My blog runs on WordPress. It has a whole bunch of other posts in it, so a straightforward Jekyll import wouldn’t do the trick. I had previously modified my WordPress theme to add a special ?dump=1 parameter for single post pages so that I could use it to archive pages. The first thing I needed to do was to come up with a list of Emacs-related blog posts.

Fortunately, http://sachachua.com/blog/emacs already lists all the pages in the Emacs category. I copied the HTML source for the list and started tinkering with the text. It was a good excuse to try the visual-regexp package – the vr/replace command made working with match groups much easier. Eventually I ended up with a list that looked like this:

wget -p http://sachachua.com/blog/2014/04/thinking-todo-keywords/?dump=1
wget -p http://sachachua.com/blog/2014/04/reflecting-10-episodes-emacs-chats/?dump=1
wget -p http://sachachua.com/blog/2014/04/org-mode-helps-deal-ever-growing-backlog/?dump=1
wget -p http://sachachua.com/blog/2014/04/reinvesting-time-and-money-into-emacs/?dump=1
...

This downloaded the posts and included images. Next, I wanted to process the downloaded HTML pages and turn them into Org files, since I’m more familiar with Org than with Markdown. Pandoc to the rescue! I took the output of find -name \*.html\* and processed it with lots more vr/replace

dos2unix ./sachachua.com/blog/2003/07/emacspeak-creator/index.html?dump=1; (echo "<html><body>"; cat ./sachachua.com/blog/2003/07/emacspeak-creator/index.html?dump=1; echo "</body></html>") > test.html; pandoc test.html -o 2003-07-emacspeak-creator.org
dos2unix ./sachachua.com/blog/2003/07/instructionalsoftwaredesign/index.html?dump=1; (echo "<html><body>"; cat ./sachachua.com/blog/2003/07/instructionalsoftwaredesign/index.html?dump=1; echo "</body></html>") > test.html; pandoc test.html -o 2003-07-instructionalsoftwaredesign.org
dos2unix ./sachachua.com/blog/2003/07/interesting-mail-stats/index.html?dump=1; (echo "<html><body>"; cat ./sachachua.com/blog/2003/07/interesting-mail-stats/index.html?dump=1; echo "</body></html>") > test.html; pandoc test.html -o 2003-07-interesting-mail-stats.org
dos2unix ./sachachua.com/blog/2003/08/emacs-macros/index.html?dump=1; (echo "<html><body>"; cat ./sachachua.com/blog/2003/08/emacs-macros/index.html?dump=1; echo "</body></html>") > test.html; pandoc test.html -o 2003-08-emacs-macros.org

This is a pretty long command line because I didn’t bother with writing a shell script to process files. When I tried running pandoc on the HTML snippets, it choked because the file didn’t have html or body tags, so I ended up adding them with echo before processing them with pandoc.

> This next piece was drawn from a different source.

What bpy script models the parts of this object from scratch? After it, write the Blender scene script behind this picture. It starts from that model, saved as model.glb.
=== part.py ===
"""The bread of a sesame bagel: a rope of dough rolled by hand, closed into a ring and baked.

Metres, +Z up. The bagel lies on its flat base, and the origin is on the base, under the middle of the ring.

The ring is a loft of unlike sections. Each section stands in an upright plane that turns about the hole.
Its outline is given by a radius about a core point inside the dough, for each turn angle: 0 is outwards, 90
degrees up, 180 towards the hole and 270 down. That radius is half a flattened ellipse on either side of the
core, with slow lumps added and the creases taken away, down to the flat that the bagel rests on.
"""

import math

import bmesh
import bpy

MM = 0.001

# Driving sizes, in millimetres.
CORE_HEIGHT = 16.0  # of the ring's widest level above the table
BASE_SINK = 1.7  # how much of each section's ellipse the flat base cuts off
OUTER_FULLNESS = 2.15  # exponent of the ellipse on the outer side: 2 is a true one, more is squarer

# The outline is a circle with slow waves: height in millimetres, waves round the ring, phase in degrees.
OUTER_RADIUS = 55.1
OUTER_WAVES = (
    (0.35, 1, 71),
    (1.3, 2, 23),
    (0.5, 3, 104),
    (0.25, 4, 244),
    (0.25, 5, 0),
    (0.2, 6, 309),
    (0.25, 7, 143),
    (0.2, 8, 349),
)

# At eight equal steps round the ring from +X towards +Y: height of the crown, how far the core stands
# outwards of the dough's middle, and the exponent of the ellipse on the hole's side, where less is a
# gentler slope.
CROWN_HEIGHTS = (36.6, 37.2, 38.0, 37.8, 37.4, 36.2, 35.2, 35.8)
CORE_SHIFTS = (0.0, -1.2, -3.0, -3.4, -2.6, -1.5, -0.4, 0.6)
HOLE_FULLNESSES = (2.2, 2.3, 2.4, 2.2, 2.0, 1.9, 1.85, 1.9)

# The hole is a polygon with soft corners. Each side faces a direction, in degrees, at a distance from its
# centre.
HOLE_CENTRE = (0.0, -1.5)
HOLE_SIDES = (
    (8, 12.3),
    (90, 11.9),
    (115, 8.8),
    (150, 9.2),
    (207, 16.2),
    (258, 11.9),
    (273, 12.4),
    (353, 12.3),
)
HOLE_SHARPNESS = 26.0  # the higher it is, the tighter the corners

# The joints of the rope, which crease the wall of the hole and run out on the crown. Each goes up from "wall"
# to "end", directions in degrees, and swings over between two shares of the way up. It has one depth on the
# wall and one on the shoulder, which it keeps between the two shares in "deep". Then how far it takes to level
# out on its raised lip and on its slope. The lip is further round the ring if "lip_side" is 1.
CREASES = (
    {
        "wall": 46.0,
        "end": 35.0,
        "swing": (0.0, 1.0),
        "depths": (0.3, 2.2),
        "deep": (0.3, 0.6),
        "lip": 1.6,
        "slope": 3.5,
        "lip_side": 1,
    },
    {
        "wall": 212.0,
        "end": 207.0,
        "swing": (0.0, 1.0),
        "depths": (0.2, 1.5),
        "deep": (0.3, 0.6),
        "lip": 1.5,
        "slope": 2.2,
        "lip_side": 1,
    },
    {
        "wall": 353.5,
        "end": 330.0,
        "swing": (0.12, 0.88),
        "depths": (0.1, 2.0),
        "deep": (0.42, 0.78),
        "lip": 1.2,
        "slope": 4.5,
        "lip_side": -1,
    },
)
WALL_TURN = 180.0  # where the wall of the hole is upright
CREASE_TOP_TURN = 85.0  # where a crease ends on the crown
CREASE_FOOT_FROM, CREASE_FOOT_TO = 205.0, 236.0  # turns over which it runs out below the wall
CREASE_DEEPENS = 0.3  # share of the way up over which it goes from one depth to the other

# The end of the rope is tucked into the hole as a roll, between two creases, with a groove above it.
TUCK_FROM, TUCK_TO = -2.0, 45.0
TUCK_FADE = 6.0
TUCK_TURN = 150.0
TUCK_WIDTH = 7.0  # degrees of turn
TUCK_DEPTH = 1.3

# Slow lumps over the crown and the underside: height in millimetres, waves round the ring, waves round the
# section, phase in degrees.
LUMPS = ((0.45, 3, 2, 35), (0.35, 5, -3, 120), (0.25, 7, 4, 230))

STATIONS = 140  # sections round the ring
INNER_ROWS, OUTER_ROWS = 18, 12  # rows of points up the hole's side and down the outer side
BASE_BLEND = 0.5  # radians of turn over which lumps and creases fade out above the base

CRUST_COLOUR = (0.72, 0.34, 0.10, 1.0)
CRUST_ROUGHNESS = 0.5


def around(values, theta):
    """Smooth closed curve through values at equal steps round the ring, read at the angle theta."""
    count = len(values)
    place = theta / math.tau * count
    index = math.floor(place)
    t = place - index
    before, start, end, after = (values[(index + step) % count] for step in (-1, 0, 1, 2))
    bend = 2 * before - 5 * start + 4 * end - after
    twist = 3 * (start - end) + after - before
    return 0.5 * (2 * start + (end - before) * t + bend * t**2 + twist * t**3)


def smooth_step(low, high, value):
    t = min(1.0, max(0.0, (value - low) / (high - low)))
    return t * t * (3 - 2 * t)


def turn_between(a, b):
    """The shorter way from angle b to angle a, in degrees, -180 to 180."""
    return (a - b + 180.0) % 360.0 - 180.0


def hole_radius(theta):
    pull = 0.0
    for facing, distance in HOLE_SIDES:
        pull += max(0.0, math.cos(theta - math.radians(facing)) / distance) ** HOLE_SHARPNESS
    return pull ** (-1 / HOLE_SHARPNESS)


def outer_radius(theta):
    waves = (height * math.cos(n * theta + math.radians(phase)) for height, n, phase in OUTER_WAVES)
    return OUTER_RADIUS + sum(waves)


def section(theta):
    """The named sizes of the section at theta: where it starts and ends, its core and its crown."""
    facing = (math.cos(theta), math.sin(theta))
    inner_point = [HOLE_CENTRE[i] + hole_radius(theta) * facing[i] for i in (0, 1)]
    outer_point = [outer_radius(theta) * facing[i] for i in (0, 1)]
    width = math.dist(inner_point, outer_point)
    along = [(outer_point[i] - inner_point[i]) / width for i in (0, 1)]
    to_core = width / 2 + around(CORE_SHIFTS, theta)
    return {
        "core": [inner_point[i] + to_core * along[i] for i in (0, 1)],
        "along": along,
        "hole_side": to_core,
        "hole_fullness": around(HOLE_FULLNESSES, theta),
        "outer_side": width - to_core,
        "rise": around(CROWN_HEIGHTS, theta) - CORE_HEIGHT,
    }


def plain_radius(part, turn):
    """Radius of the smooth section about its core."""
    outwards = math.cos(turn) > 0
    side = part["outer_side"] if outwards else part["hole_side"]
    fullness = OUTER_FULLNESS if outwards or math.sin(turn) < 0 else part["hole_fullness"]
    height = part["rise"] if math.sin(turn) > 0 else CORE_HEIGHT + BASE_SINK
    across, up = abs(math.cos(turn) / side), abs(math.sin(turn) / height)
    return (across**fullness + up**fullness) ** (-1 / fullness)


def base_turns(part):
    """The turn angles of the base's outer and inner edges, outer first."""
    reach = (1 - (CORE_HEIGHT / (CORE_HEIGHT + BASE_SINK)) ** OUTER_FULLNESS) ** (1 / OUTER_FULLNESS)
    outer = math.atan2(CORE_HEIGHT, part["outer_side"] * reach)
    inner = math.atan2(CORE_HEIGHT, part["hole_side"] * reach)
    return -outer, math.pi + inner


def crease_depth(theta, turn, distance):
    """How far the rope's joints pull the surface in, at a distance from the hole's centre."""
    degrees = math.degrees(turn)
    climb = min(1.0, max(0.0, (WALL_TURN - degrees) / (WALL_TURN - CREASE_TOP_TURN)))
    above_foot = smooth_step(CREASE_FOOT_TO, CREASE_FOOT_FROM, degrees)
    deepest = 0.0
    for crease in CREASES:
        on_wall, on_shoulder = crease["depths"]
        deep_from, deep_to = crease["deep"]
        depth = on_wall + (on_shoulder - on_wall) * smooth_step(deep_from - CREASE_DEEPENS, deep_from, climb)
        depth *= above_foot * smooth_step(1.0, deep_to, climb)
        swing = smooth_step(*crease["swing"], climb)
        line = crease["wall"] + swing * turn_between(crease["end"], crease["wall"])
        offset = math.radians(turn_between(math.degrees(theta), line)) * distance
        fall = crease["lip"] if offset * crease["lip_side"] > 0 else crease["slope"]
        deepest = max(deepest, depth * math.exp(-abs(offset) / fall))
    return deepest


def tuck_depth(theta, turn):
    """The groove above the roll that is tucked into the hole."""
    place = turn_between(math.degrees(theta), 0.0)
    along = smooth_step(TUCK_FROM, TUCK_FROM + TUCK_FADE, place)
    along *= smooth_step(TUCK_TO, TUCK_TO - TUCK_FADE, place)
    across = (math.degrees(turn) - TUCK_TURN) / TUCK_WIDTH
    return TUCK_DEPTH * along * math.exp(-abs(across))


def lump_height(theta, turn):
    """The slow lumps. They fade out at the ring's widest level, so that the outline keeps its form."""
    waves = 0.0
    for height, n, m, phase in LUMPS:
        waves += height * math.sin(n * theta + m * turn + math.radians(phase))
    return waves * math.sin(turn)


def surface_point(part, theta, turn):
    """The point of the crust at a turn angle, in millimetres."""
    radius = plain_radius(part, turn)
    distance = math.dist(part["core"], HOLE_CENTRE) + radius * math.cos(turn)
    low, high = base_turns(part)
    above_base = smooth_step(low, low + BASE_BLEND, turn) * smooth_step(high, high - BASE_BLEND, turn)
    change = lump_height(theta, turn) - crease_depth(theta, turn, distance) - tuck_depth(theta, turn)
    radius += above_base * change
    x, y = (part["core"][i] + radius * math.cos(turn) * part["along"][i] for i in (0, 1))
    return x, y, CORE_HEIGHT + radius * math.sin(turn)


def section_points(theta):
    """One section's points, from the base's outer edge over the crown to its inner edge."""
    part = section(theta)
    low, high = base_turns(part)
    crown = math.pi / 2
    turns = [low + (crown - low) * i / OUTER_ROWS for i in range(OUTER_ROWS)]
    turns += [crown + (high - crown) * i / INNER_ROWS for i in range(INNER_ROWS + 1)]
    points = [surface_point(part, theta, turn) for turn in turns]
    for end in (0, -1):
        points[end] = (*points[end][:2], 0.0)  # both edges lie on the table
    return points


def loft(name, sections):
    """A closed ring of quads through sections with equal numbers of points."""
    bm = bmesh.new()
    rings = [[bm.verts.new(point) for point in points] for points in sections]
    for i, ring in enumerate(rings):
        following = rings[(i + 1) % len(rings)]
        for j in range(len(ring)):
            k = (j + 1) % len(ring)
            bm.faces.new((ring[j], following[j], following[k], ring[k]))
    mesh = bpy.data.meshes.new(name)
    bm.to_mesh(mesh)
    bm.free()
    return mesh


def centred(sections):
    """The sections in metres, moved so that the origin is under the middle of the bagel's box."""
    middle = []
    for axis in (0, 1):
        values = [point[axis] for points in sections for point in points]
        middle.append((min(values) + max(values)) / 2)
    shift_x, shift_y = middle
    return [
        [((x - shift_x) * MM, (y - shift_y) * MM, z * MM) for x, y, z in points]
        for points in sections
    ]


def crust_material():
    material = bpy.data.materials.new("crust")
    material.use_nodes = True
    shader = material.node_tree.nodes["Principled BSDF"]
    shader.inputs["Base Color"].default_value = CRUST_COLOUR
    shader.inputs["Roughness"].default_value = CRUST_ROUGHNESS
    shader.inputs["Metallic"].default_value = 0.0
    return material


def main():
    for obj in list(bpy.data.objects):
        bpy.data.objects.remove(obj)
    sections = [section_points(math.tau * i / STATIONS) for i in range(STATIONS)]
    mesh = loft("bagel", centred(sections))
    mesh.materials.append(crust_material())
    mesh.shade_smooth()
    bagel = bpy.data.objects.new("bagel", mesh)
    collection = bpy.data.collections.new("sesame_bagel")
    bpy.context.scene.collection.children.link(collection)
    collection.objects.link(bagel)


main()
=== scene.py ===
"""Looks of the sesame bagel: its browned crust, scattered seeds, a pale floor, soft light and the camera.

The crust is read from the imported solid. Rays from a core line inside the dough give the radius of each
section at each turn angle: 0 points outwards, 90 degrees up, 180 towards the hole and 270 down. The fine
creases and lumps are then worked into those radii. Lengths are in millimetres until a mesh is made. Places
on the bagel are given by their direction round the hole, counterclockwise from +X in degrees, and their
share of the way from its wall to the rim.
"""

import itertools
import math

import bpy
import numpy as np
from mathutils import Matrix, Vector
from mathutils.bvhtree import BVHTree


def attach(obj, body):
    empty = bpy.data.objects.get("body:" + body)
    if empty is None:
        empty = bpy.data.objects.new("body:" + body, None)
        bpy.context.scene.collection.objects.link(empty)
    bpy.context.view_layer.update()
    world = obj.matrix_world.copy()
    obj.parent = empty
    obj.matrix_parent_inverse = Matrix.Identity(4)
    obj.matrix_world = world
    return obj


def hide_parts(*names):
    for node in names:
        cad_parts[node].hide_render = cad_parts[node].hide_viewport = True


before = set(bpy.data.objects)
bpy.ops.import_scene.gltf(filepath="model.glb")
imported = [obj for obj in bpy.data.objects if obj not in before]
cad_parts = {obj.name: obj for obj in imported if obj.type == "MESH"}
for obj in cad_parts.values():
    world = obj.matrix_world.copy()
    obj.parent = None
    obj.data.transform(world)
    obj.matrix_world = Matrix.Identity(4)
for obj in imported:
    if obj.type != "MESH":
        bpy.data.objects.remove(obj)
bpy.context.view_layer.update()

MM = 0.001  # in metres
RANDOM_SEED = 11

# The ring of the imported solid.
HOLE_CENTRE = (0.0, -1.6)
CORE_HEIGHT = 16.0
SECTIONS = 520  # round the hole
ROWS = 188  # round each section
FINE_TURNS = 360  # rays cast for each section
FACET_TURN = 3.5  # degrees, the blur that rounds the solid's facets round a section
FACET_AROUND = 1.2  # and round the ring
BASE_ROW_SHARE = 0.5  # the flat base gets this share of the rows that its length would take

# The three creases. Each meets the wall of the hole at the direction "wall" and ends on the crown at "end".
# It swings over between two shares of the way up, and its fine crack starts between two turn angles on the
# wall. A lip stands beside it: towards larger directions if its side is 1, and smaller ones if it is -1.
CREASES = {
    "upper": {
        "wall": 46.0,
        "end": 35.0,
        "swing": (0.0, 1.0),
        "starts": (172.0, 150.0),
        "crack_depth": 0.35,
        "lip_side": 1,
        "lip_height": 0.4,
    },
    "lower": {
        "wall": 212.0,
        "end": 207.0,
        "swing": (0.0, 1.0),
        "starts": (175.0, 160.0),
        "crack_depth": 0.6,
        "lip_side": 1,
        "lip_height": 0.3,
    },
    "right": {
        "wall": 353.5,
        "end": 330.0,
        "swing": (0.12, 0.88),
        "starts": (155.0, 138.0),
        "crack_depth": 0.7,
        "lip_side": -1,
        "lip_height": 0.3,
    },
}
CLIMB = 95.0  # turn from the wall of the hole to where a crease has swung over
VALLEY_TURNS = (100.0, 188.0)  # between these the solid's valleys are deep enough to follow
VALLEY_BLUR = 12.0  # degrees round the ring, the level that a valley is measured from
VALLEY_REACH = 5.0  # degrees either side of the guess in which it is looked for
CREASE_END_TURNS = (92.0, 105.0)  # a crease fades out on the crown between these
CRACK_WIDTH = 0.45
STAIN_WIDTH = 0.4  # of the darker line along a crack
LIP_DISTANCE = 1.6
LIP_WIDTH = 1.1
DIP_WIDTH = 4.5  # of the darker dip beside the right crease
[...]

Anyway, now I had a lot of Org files. I wanted to rename them and clean up the titles. I used this totally hackish bit of code to process all the files in the directory, changing the header to a title and adding the day to the filename (just in case I want to move to Jekyll someday).

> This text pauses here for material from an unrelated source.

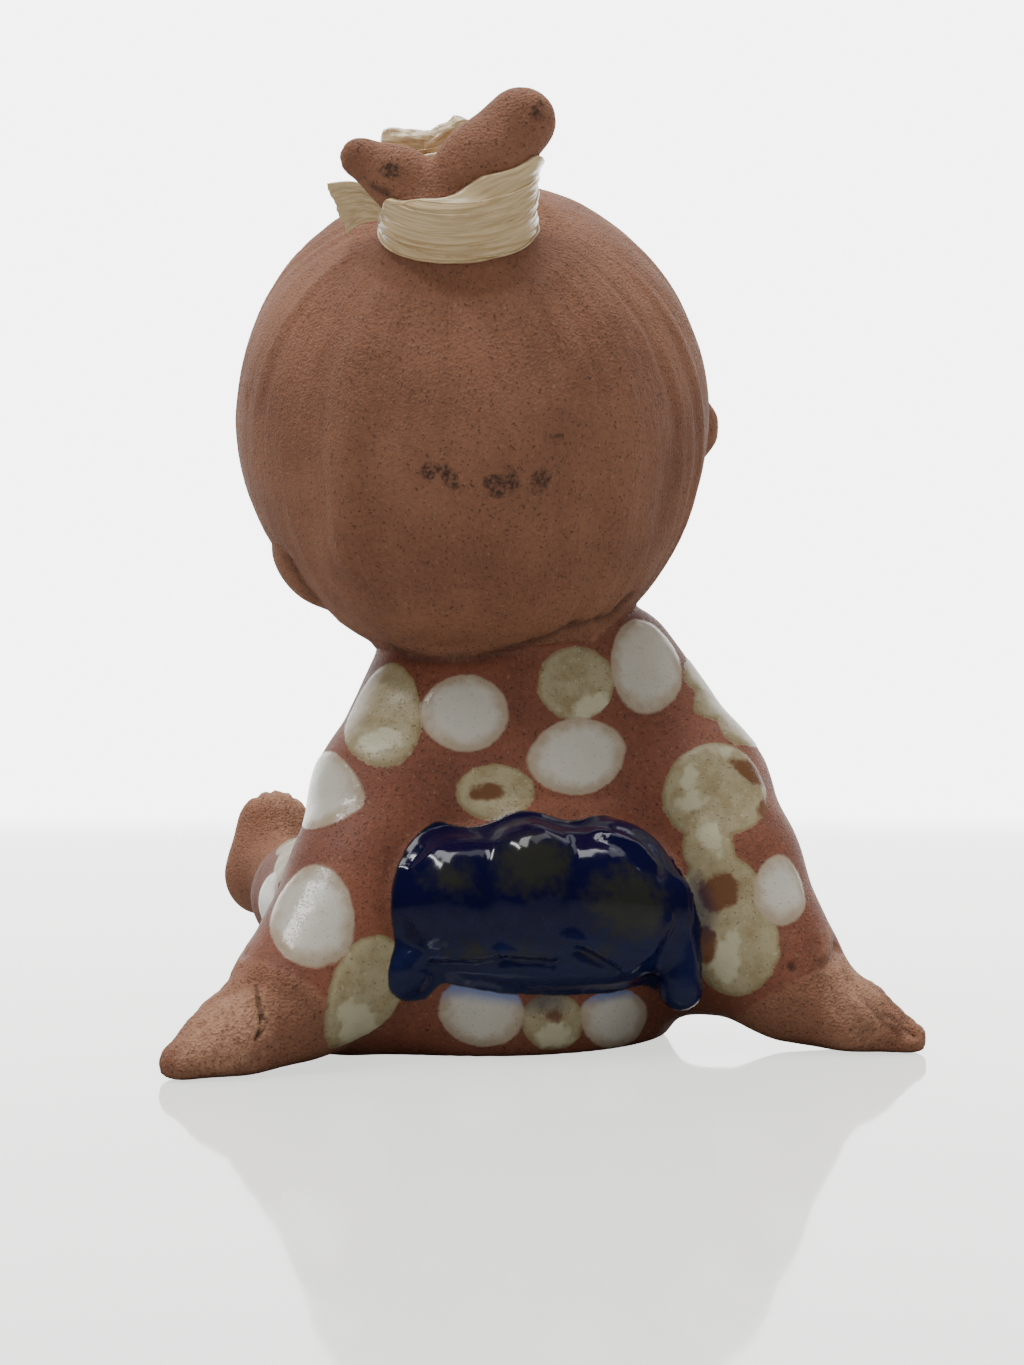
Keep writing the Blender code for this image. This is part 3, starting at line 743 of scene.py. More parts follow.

(defun sacha/process-blog-posts ()
  (interactive)
  (mapcar (lambda (x)
            (find-file x)
            ;; Set the title
            (goto-char (point-min))
            (when (looking-at "\\(\\*\\*\\)")
              (replace-match "#+TITLE:"))
            (save-buffer)
            ;; Rename the file
            (when (re-search-forward "\\([0-9]+\\)\\(th\\|nd\\|st\\|rd\\), \\([0-9]+\\)")
              (let ((day (match-string 1)))
                (rename-file
                 (buffer-file-name)
                 (replace-regexp-in-string
                  "/\\([0-9]+\\)-\\([0-9]+\\)-"
                  (concat "/processed\\&" day "-")
                  (buffer-file-name)))))
            (kill-buffer))
          (directory-files "." nil ".org$")))

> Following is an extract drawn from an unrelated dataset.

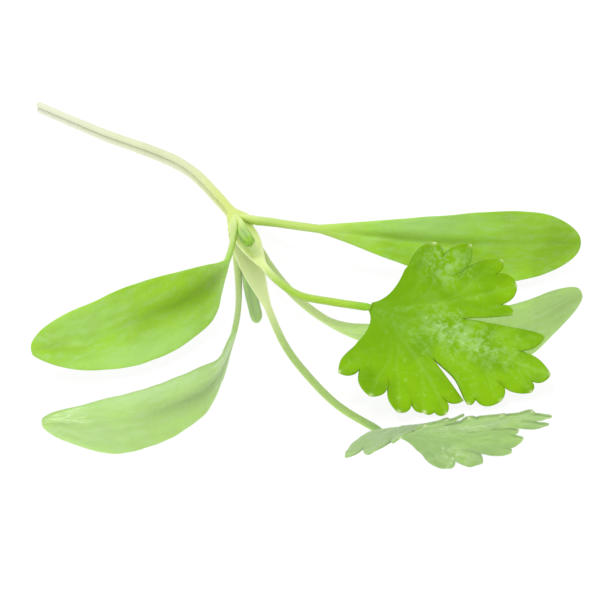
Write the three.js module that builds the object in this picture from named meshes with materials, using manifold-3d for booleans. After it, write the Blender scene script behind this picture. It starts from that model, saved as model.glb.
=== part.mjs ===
// A coriander microgreen: one cut seedling, lying on a flat surface. Millimetres, +Z up.
//
// The stem lies along the surface. At its collar two seed leaves on thin stalks spread to the left
// and right with their blades on edge, the first true leaf reaches forward on its sheathing stalk
// and rests the lower teeth of its fan blade on the surface, and the folded second leaf lies over
// that stalk. Each piece grows from its own place round the collar and keeps a small gap to it.
import * as THREE from "three";
import { mergeVertices } from "three/addons/utils/BufferGeometryUtils.js";
import Module from "manifold-3d";

// ---- Driving dimensions ----
const STEM_LENGTH = 34.3;
const STEM_DIAMETER = 0.76;
const COLLAR_WIDTH = 1.6;
const COLLAR_START = 0.9; // share of the stem's length where it begins to broaden

const SEED_STALK_LENGTH = 12.7;
const SEED_STALK_DIAMETER = 0.54;
const LEFT_BLADE_LENGTH = 22.6;
const LEFT_BLADE_WIDTH = 6.8;
const RIGHT_BLADE_LENGTH = 23.8;
const RIGHT_BLADE_WIDTH = 6.3;
const SEED_BLADE_THICKNESS = 0.5;
const SEED_BLADE_CUP = 0.7;
const FLATTENING = [-0.05, 0.35]; // shares of the blade over which the round stalk turns flat
const THINNING = [0.85, 1]; // and over which the blade thins to its tip
const TIP_THICKNESS = 0.5; // as a share of the blade's thickness
const TIP_WIDTH = 0.06; // as a share of the blade's width

const LEAF_STALK_LENGTH = 29.8;
const LEAF_STALK_DIAMETER = 0.66;
const SHEATH_WIDTH = 1.6;
const SHEATH_SHARE = 0.5; // share of the stalk's length that the sheath takes
const FAN_LENGTH = 15.5;
const FAN_THICKNESS = 0.34;
const FAN_BASE_WIDTH = 0.7;

const BUD_LENGTH = 11;
const BUD_STALK_DIAMETER = 0.54;
const BUD_DIAMETER = 1.16;
const BUD_SWELL = [0.15, 0.7]; // shares of its length over which it swells
const BUD_TIP = 0.1; // share of its length that the rounded tip takes
const BUD_BLUNTNESS = 0.87; // how far round that tip goes before its flat end

const COLLAR_GAP = 0.3; // between the end of the stem and whatever grows from it
const SIDE_GAP = 0.12; // between neighbours round the collar

// ---- Courses: points along each piece, as shares of its own length, from where it starts ----
const STEM_COURSE = [
  [0, 0, 0],
  [-0.048, 0.143, 0],
  [-0.149, 0.367, 0],
  [-0.378, 0.609, 0],
  [-0.558, 0.811, 0],
];
const LEFT_SEED_COURSE = [
  [0, 0, 0],
  [0.003, -0.12, 0.05],
  [-0.004, -0.266, 0.079],
  [-0.028, -0.398, 0.093],
  [-0.081, -0.541, 0.114],
  [-0.202, -0.634, 0.115],
  [-0.329, -0.681, 0.106],
  [-0.474, -0.685, 0.095],
];
const RIGHT_SEED_COURSE = [
  [0, 0, 0],
  [0.039, -0.099, 0.048],
  [0.122, -0.231, 0.098],
  [0.211, -0.315, 0.121],
  [0.386, -0.396, 0.119],
  [0.51, -0.421, 0.109],
  [0.611, -0.416, 0.1],
  [0.769, -0.359, 0.055],
];
const LEAF_STALK_COURSE = [
  [0, 0, 0],
  [0.023, -0.134, 0.017],
  [0.054, -0.336, 0.047],
  [0.102, -0.538, 0.089],
  [0.156, -0.665, 0.114],
  [0.237, -0.783, 0.154],
  [0.35, -0.89, 0.184],
];
const BUD_COURSE = [
  [0, 0, 0],
  [0.02, -0.48, 0.11],
  [0.073, -0.936, 0.257],
];

// ---- The fan blade of the first true leaf ----
const FAN_HEADING = -24.5; // degrees from +X, seen from above
const FAN_DROOP = 15.3; // degrees that its middle rib points down
const FAN_TILT = 41.3; // degrees that it is rolled up on its left side
const FAN_CUP = 1.2; // rise of its sides, as a share: CUP * across^2 / length
const FAN_CUP_FADE = 1.25; // how fast that rise fades towards the far end
const RIB_REACH = 0.45; // where a rib bends, as a share of its reach
const RIB_SPREAD = 0.6; // and of its turn
const TOOTH_BULGE = 0.24; // how round a tooth's flanks are, as a share of the flank
const BULGE_LIMIT = 0.022; // and at most this share of the blade's length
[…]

I also wanted to change the image references to use the images that wget had downloaded into my uploads directory. This time I used wgrep, which is awesome. The wgrep package makes grep results editable if you use wgrep-change-to-wgrep-mode (bound to C-c C-p by default, but you can change wgrep-enable-key). If you combine that with vr/replace from visual-regexp or some keyboard macros, you can edit a whole lot of things quickly. Save the changes with C-x C-s (wgrep-finish-edit), and you’re done!

So now I had a bunch of Org files that were in reasonable shape. I wanted to regenerate the HTML pages so that people could browse them even if they weren’t familiar with Org. I set up the relevant org-publish-project-alist entries in a build-site.el that a Makefile could use, and I published the project.

Going from HTML to Org to HTML meant losing some information and lots of my blog posts need reviewing, but it’s a good start. Since I draft many of my Emacs-related blog posts in Org anyway, I can copy the Org source into my emacs-notes repository going forward.

Anyway, there you have it for your grepping pleasure! https://github.com/sachac/emacs-notes/

  • Deepak Tripathi

    Thanks Sacha, this will help. let me downloads and will let you know if any issue.